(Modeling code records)
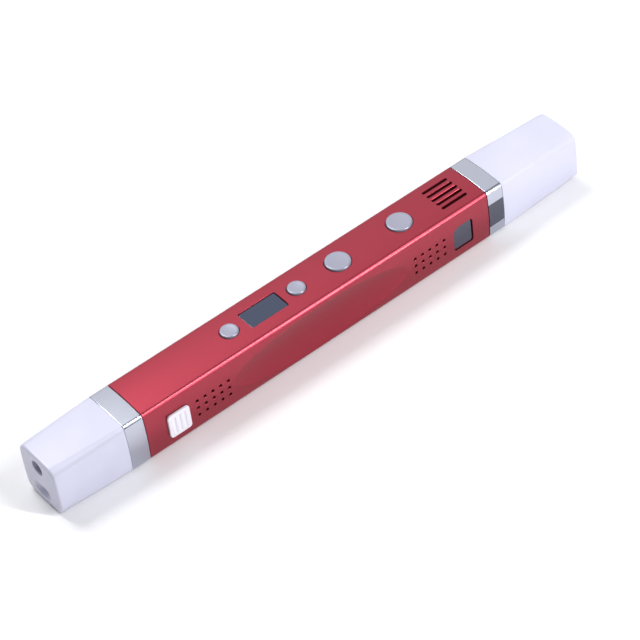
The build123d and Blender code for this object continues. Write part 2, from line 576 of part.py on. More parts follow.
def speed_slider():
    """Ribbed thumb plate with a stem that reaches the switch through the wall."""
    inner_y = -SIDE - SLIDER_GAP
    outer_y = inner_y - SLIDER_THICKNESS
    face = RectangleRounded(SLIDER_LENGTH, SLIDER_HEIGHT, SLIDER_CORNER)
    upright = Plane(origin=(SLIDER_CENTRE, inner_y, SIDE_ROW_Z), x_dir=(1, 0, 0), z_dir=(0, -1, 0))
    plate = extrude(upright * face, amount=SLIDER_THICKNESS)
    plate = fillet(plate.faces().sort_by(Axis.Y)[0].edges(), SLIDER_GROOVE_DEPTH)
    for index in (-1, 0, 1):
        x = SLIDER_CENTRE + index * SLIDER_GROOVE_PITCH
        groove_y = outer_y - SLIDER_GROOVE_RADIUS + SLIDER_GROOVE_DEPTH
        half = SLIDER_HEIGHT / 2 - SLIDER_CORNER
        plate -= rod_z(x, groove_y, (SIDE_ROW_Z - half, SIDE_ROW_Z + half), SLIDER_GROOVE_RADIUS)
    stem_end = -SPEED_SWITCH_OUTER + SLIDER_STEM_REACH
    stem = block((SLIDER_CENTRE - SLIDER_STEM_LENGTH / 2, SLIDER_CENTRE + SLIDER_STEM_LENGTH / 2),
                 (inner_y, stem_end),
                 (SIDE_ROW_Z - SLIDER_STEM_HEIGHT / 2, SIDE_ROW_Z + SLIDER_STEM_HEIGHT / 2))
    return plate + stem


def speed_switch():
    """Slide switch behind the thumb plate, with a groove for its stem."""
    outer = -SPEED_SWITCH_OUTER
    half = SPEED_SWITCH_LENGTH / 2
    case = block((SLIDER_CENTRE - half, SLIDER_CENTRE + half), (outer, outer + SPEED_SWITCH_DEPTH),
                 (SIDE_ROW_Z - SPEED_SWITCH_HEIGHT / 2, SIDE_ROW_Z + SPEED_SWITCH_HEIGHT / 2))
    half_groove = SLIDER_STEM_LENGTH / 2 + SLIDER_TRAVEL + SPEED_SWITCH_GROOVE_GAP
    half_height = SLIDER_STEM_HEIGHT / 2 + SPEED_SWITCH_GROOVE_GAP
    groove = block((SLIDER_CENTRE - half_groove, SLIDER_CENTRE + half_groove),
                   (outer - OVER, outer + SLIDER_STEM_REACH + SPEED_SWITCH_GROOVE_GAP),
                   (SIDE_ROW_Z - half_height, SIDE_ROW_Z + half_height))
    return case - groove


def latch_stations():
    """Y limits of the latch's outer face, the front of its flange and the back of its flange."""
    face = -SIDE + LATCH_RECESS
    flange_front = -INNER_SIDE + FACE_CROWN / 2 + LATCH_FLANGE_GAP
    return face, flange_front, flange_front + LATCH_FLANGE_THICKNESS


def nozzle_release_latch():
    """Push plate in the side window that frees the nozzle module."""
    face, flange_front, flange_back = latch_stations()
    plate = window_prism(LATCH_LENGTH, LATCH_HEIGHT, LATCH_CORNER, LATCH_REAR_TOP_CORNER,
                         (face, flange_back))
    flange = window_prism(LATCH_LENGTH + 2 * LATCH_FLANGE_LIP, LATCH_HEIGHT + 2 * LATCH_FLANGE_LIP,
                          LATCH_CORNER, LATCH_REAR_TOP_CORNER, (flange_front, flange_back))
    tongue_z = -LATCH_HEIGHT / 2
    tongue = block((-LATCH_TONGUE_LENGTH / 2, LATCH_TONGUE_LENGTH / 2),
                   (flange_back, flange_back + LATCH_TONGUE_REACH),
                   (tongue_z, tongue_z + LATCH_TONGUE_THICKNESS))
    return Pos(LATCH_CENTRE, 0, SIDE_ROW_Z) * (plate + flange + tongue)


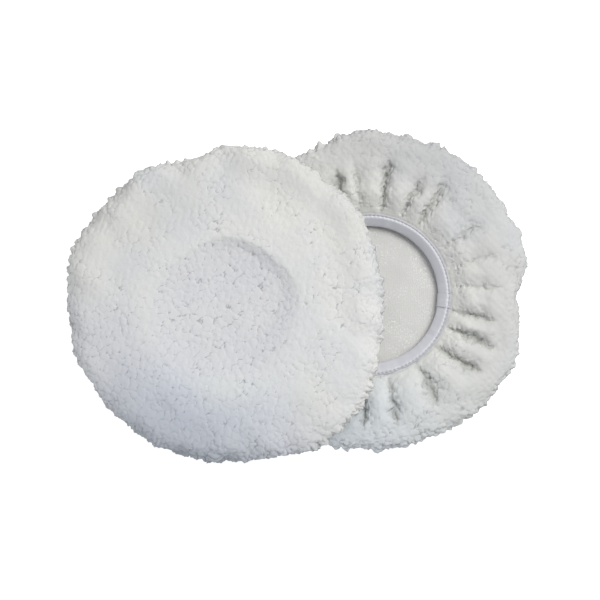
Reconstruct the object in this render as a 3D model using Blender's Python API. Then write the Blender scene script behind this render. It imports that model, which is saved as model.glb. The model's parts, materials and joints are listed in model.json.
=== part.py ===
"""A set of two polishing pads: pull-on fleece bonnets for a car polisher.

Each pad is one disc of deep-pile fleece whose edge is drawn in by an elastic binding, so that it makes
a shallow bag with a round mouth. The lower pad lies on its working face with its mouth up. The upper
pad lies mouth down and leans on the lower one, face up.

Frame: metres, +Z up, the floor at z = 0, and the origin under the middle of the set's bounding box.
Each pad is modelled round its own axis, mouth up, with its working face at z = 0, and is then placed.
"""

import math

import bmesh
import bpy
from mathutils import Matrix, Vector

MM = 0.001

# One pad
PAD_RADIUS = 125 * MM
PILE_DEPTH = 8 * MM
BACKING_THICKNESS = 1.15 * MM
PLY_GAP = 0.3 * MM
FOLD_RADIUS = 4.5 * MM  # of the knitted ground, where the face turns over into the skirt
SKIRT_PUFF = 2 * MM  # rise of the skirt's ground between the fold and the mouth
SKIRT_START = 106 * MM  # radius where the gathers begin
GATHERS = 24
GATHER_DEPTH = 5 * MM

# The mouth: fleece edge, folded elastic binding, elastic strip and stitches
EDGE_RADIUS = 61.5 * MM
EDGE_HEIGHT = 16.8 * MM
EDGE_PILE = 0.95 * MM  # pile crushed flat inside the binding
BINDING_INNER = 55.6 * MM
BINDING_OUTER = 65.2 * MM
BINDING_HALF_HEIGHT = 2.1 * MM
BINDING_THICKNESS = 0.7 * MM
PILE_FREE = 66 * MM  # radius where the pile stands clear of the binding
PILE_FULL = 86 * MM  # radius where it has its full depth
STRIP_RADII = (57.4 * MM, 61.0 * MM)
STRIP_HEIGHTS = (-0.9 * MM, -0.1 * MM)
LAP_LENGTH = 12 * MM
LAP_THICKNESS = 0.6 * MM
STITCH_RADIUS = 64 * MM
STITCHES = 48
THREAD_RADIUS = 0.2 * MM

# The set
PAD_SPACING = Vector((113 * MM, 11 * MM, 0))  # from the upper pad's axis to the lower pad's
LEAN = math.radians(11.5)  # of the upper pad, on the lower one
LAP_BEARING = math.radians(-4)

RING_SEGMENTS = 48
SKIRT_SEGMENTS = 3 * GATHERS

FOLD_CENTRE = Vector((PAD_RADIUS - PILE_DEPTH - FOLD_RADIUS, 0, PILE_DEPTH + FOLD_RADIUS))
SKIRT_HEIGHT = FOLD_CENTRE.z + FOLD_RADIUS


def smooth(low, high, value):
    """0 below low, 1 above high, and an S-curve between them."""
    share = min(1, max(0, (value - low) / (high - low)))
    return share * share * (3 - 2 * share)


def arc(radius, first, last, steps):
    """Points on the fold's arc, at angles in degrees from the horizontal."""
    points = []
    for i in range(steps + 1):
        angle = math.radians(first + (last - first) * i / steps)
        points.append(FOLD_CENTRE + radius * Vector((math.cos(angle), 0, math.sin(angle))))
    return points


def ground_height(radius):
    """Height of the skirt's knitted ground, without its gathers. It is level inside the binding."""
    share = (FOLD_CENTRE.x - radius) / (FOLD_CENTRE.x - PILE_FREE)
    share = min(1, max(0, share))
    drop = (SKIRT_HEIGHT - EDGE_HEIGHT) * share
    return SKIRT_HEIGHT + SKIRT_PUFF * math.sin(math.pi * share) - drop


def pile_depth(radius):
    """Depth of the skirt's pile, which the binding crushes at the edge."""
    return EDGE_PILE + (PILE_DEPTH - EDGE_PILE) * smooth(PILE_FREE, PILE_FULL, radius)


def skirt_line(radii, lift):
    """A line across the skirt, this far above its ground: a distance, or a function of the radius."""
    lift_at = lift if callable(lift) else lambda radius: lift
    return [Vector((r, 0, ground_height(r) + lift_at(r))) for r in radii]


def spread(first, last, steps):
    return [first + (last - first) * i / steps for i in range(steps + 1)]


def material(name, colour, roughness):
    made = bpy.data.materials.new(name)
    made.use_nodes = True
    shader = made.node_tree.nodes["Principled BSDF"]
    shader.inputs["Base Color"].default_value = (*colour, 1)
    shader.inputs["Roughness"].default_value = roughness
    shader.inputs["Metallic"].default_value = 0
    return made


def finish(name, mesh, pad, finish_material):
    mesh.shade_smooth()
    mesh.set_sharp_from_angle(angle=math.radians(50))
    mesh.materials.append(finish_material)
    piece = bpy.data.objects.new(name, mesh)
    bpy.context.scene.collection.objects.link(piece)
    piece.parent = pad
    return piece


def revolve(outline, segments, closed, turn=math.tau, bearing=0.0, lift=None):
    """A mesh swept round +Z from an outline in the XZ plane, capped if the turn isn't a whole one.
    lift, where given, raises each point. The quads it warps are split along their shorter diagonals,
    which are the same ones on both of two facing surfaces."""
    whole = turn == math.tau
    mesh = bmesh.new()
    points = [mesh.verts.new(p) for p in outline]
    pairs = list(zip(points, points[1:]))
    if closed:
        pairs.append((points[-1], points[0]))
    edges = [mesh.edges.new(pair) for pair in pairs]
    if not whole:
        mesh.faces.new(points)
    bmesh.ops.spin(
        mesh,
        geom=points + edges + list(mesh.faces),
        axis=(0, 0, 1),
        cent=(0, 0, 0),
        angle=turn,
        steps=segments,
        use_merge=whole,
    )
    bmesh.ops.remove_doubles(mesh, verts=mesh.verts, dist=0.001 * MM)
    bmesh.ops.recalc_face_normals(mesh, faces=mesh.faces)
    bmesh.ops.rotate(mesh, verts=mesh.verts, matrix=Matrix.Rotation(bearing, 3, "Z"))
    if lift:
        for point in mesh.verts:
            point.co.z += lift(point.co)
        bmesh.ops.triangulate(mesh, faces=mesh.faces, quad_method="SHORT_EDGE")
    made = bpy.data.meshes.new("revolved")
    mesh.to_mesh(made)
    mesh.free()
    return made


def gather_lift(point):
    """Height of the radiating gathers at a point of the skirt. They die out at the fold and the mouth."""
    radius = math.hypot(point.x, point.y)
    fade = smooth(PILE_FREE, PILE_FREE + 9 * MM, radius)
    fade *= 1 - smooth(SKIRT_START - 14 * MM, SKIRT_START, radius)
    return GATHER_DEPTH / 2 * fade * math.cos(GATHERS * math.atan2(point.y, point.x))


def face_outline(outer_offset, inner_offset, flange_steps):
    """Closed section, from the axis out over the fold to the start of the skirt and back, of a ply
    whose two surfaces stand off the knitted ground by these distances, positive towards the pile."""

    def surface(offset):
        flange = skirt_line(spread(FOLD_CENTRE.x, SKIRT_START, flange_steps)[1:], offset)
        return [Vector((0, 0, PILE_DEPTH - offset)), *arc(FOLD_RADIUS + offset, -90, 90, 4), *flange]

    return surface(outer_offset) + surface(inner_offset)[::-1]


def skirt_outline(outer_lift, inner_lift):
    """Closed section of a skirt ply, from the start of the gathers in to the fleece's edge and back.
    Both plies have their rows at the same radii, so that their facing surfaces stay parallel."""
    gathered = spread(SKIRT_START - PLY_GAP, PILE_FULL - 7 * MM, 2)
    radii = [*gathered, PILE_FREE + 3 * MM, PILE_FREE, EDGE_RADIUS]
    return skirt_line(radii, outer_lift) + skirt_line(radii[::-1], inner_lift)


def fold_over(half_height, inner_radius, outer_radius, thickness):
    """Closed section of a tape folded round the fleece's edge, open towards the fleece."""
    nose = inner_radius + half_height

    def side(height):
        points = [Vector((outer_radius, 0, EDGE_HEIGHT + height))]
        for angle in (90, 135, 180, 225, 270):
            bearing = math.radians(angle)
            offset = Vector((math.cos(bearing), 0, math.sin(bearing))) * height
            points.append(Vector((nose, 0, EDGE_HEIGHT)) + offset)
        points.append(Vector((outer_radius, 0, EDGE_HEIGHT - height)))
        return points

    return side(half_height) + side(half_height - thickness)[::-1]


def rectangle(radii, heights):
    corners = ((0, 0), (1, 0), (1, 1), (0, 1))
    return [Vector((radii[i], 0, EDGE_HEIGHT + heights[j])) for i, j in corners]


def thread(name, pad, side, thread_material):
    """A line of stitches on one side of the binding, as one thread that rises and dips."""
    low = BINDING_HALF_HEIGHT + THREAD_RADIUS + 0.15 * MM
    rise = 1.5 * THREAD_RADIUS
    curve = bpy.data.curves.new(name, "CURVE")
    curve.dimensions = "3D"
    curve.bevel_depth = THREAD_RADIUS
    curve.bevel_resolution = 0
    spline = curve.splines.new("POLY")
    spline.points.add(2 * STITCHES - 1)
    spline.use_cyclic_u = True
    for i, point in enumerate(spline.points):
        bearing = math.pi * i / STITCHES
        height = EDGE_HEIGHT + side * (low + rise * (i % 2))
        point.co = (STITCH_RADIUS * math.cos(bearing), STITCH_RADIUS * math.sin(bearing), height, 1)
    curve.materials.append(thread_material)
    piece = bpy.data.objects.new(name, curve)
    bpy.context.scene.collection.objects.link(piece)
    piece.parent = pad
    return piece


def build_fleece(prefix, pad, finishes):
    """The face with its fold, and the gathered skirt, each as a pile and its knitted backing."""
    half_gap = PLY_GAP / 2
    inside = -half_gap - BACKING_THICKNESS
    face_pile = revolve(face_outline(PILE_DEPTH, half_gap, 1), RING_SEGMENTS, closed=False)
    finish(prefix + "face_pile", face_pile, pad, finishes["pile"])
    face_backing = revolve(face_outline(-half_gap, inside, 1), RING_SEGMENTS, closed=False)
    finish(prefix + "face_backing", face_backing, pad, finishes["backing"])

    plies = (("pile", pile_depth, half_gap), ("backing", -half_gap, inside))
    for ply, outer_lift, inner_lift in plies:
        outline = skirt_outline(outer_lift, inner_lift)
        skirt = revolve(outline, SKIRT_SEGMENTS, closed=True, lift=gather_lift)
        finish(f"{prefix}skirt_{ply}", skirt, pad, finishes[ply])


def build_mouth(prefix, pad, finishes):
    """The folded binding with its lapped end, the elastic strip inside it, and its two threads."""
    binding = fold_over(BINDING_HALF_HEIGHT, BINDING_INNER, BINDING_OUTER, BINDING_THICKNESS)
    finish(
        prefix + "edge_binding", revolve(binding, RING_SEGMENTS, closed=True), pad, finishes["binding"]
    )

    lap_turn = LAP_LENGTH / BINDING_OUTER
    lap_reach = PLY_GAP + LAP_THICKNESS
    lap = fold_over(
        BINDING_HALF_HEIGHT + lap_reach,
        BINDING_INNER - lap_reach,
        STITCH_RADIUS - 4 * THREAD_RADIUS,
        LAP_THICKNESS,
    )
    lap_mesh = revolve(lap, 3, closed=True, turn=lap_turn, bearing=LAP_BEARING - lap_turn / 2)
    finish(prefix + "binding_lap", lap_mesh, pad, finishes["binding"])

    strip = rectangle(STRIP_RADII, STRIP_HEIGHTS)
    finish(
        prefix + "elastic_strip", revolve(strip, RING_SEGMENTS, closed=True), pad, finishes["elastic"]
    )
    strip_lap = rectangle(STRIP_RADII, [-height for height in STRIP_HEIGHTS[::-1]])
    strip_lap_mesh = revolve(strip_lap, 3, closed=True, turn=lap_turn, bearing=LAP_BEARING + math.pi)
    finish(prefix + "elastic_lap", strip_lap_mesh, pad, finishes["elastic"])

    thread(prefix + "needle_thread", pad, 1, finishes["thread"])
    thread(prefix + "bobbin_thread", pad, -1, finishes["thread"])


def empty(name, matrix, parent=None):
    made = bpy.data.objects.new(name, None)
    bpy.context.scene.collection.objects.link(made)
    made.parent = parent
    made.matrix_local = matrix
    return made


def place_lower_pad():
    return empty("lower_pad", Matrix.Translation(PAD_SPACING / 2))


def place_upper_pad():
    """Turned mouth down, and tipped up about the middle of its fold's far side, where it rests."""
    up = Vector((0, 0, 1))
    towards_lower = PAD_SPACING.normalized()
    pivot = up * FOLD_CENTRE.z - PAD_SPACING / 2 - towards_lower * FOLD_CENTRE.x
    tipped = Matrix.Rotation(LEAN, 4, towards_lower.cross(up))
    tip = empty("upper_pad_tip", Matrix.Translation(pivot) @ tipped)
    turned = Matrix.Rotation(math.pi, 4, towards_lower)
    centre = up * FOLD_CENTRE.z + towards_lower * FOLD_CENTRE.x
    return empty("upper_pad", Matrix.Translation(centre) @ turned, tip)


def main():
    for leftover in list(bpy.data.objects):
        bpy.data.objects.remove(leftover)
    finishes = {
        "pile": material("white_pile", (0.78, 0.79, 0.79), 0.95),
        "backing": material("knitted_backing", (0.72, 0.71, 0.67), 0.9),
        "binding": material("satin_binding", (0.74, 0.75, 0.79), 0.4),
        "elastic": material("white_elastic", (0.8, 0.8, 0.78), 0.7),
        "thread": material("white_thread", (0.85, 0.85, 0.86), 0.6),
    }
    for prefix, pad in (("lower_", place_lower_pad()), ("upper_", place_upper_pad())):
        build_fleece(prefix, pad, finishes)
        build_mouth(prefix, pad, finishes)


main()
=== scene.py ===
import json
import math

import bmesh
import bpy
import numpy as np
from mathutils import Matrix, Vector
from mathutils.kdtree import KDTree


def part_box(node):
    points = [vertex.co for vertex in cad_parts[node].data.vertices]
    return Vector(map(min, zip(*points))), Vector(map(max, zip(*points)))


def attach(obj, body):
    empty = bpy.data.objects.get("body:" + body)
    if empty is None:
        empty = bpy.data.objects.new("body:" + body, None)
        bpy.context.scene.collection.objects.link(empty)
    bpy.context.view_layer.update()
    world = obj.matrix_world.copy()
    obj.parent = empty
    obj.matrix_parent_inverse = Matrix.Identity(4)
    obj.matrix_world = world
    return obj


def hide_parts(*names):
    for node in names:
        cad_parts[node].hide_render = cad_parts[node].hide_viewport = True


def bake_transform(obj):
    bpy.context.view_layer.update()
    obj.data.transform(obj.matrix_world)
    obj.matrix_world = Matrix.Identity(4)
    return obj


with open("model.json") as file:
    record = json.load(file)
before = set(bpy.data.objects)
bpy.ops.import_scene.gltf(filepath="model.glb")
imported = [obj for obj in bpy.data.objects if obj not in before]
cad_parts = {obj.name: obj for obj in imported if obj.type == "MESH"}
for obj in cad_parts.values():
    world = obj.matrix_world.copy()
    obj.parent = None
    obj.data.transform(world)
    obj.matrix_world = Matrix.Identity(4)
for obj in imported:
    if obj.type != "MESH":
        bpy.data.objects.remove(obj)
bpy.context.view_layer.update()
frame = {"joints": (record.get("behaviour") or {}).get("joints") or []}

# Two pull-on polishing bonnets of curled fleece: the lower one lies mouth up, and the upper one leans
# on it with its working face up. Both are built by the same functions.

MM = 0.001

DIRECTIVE
From the data above, copy each line that has the string "body".

TASK ANSWER
def attach(obj, body):
    empty = bpy.data.objects.get("body:" + body)
        empty = bpy.data.objects.new("body:" + body, None)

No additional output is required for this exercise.